◆ Requirements ◆
Your task is to gather the lines below that hold the string "materials".

◆ Entries supplied ◆
^^^^^^^^

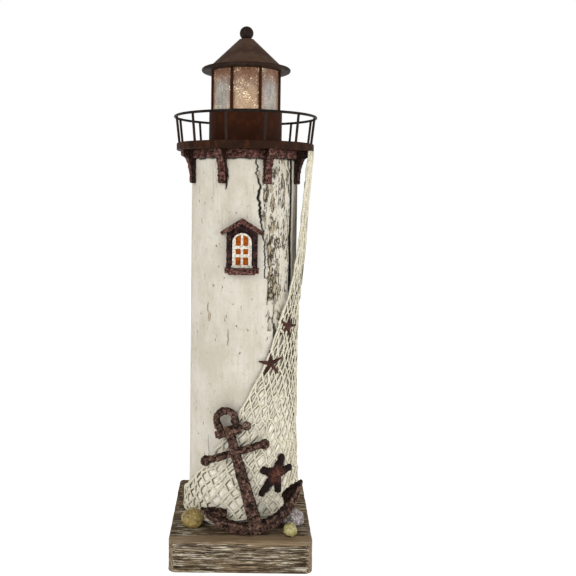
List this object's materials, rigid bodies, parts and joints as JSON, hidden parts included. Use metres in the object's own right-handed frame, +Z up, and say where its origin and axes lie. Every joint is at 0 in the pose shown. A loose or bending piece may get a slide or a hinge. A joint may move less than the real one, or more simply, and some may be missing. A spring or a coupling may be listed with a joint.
{
  "type": "wooden lighthouse figurine",
  "caption": "Free-standing wooden lighthouse ornament with a railed gallery, lit lantern, leaning anchor, draped net and starfish on a board base",
  "frame": {"origin": "on the axis of the round post, in the plane of the base's underside", "axes": "+Z up along the post; the window and the anchor face -Y; +X is to the right seen from the front"},
  "size_m": [0.1404, 0.1442, 0.5026],
  "materials": {
    "weathered_wood": "weathered, grooved",
    "cream_wood": "cream paint, peeling",
    "red_brown_wood": "red-brown stain, pitted",
    "dark_brown_wood": "dark brown stain, satin",
    "dark_iron": "dark brown paint, satin",
    "brown_tinplate": "brown patina paint",
    "dark_bead": "dark brown gloss paint",
    "lantern_glass": "frosted with glitter, warm",
    "sash_paint": "white paint",
    "amber_pane": "glossy amber",
    "rusty_iron": "rusted, pitted",
    "starfish": "brown, rough",
    "olive_stone": "smooth pebble",
    "grey_stone": "smooth pebble",
    "net_cord": "off-white twisted cord",
    "black_plastic": "fine texture",
    "cell_case": "plain wrap, bare ends",
    "contact_metal": "plated",
    "knob_plastic": "smooth",
    "cable_jacket": "smooth jacket",
    "lamp_plastic": "smooth",
    "warm_lamp": "clear warm dome",
    "screw_steel": "plain"
  },
  "bodies": {
    "lighthouse": {"base_block": "weathered_wood", "tower_post": "cream_wood", "tower_collar": "red_brown_wood", "corbel_1": "red_brown_wood", "corbel_2": "red_brown_wood", "corbel_3": "red_brown_wood", "corbel_4": "red_brown_wood", "corbel_5": "red_brown_wood", "corbel_6": "red_brown_wood", "corbel_7": "red_brown_wood", "corbel_8": "red_brown_wood", "gallery_deck": "dark_brown_wood", "baluster_01": "dark_iron", "baluster_02": "dark_iron", "baluster_03": "dark_iron", "baluster_04": "dark_iron", "baluster_05": "dark_iron", "baluster_06": "dark_iron", "baluster_07": "dark_iron", "baluster_08": "dark_iron", "baluster_09": "dark_iron", "baluster_10": "dark_iron", "baluster_11": "dark_iron", "baluster_12": "dark_iron", "handrail": "dark_iron", "lantern_drum": "brown_tinplate", "lantern_glass": "lantern_glass", "lantern_bars": "brown_tinplate", "roof_brim": "dark_brown_wood", "roof_cone": "brown_tinplate", "finial": "dark_bead", "window_casing": "red_brown_wood", "window_hood": "red_brown_wood", "window_sill": "red_brown_wood", "window_sash": "sash_paint", "window_panes": "amber_pane", "anchor_body": "rusty_iron", "anchor_stock": "rusty_iron", "anchor_shackle": "rusty_iron", "anchor_pin": "rusty_iron", "starfish_large": "starfish", "starfish_middle": "starfish", "starfish_small": "starfish", "stone_left": "olive_stone", "stone_right": "grey_stone", "stone_small": "olive_stone", "fishing_net": "net_cord", "battery_box": "black_plastic", "batteries": "cell_case", "battery_contacts": "contact_metal", "switch_body": "contact_metal", "led_cable": "cable_jacket", "led_holder": "lamp_plastic", "led_lamp": "warm_lamp", "tower_screws": "screw_steel", "box_screws": "screw_steel"},
    "door": {"battery_door": "black_plastic"},
    "knob": {"switch_knob": "knob_plastic"}
  },
  "joints": [
    {"name": "door_hinge", "type": "hinge", "parent": "lighthouse", "child": "door", "pos_m": [-0.0342, -0.041, 0.003], "axis": [0, 1, 0], "range_deg": [0, 100]},
    {"name": "switch_slide", "type": "slide", "parent": "lighthouse", "child": "knob", "axis": [0, 1, 0], "range_m": [0, 0.004]}
  ]
}
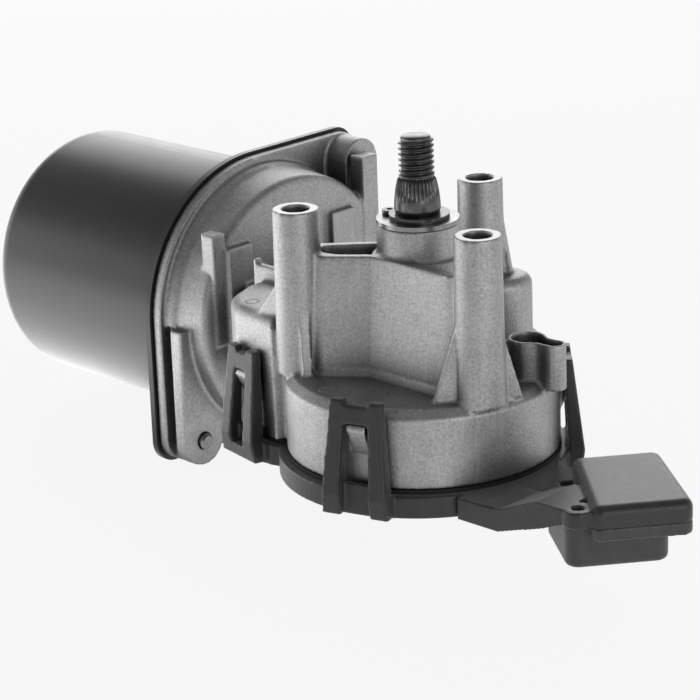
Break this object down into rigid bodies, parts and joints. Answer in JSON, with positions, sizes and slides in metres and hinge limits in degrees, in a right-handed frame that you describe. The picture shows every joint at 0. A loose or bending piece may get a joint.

^^^^^^^^

◆ Reply ◆
List this object's materials, rigid bodies, parts and joints as JSON, hidden parts included. Use metres in the object's own right-handed frame, +Z up, and say where its origin and axes lie. Every joint is at 0 in the pose shown. A loose or bending piece may get a slide or a hinge. A joint may move less than the real one, or more simply, and some may be missing. A spring or a coupling may be listed with a joint.
  "materials": {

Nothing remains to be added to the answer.